Retrato de los (no tan) bajos fondos
Rosa Navarro
Recuerdo, sobre todo, la escalera: una espiral destartalada, un Escher sin esquinas por el que el protagonista, Antonio Casal, bajaba con su bombín y su pañuelo de bolsillo. El último peldaño descubría una especie de Túnez cavernoso en blanco y negro (o un Tatooine metropolitano, para que me entiendan los viajeros de la galaxia). En definitiva, una ciudad subterránea habitada por una logia de hombres gibosos, que procedían de los judíos expulsados de España y vivían allí como proscritos, a sus anchas, sin que nadie los molestara. Yo era todavía una niña insensata y no alcanzaba a comprender lo que estaba viendo en aquel pase de la 2 de Televisión Española. La película, como señalaba el gran Fernando Méndez-Leite en la presentación, comenzaba como un sainete costumbrista y se convertía en una historia de aventuras esotéricas, una rara avis inquietante y casi mágica. Era La torre de los siete jorobados (1944), dirigida por Edgar Neville, ni más ni menos. Don Fernando también comentaba que tuvo mala crítica y pasó una semana con más pena que gloria en cartelera. Sin embargo, hoy se considera —como tantas otras osadías que no fueron comprendidas en su momento— un hito del cine, precursora del fantaterror español y catalogada como la primera cult movie de nuestro país.

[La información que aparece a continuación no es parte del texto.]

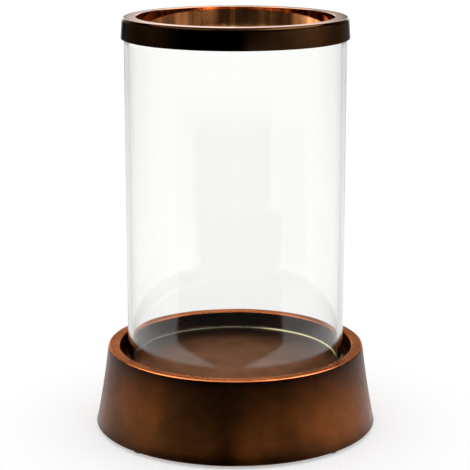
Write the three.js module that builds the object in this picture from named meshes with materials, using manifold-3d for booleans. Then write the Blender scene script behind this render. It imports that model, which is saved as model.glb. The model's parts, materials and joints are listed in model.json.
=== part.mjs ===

Pues bien, esa película que me quitó el sueño durante tantas noches estaba basada en una obra del autor que nos ocupa ahora, Emilio Carrère. Una novela que, además, David Lorenzo adaptó al cómic (2021), sin tener en cuenta la película de Neville y partiendo del texto original, porque el director se encargó de moderar los rasgos más enigmáticos e indescifrables de la historia de Carrère. Aunque también es justo mencionar, porque ha dado mucho que hablar, que la autoría de la novela ha sido puesta en duda, asunto en el que no vamos a entrar, pero que va muy acorde con toda la leyenda y la realidad que rodean al escritor madrileño. Lo importante, no nos despistemos, es que aquella película me hizo conocer el significado de la palabra horror por primera vez, y me introdujo en un submundo espeluznante que, aunque parecía oculto, se manifestaba en las calles, a ras de suelo y a la vista de todos los que quisieran trasnochar.

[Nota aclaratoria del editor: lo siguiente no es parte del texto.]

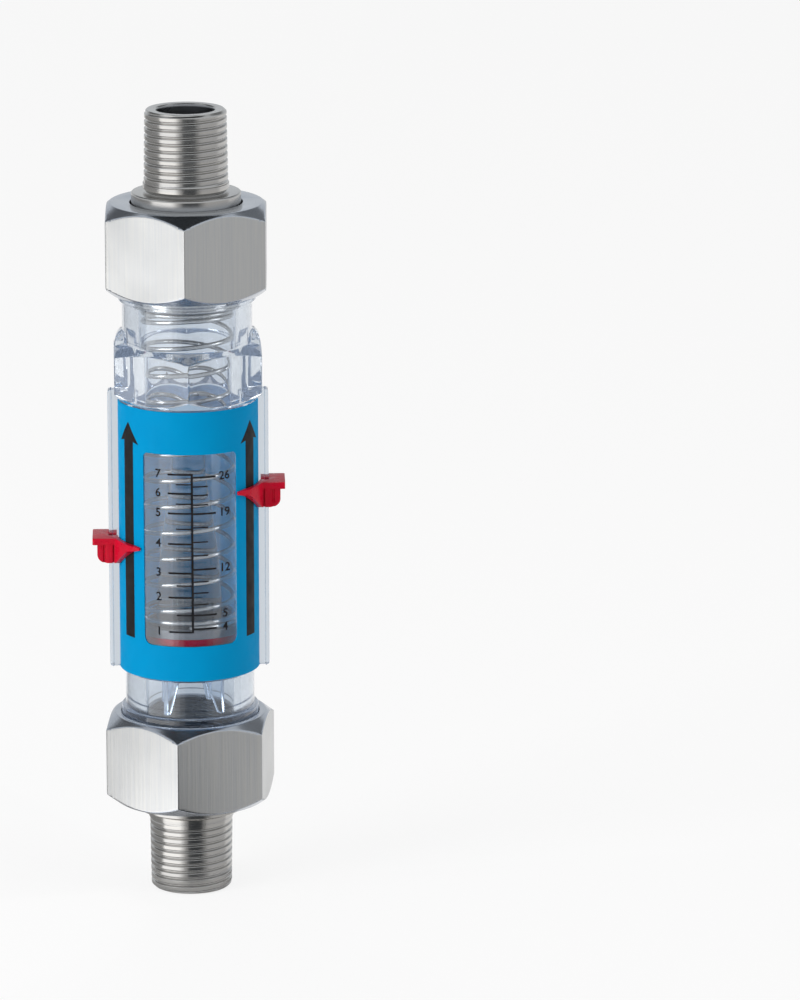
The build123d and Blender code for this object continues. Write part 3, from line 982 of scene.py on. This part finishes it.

Lo terrorífico puede revelarse de maneras muy diversas y cotidianas. Está en los castillos encantados y en las casas abandonadas, sí, pero también en las calles de la ciudad, en los barrios más céntricos y alegres por los que pasean las señoras de postín hasta que cae el sol, y que luego, a la hora del cabaret, se abarrotan de alcahuetas, chulos y rateros. Y de eso, sabía mucho el autor de El crimen del sátiro.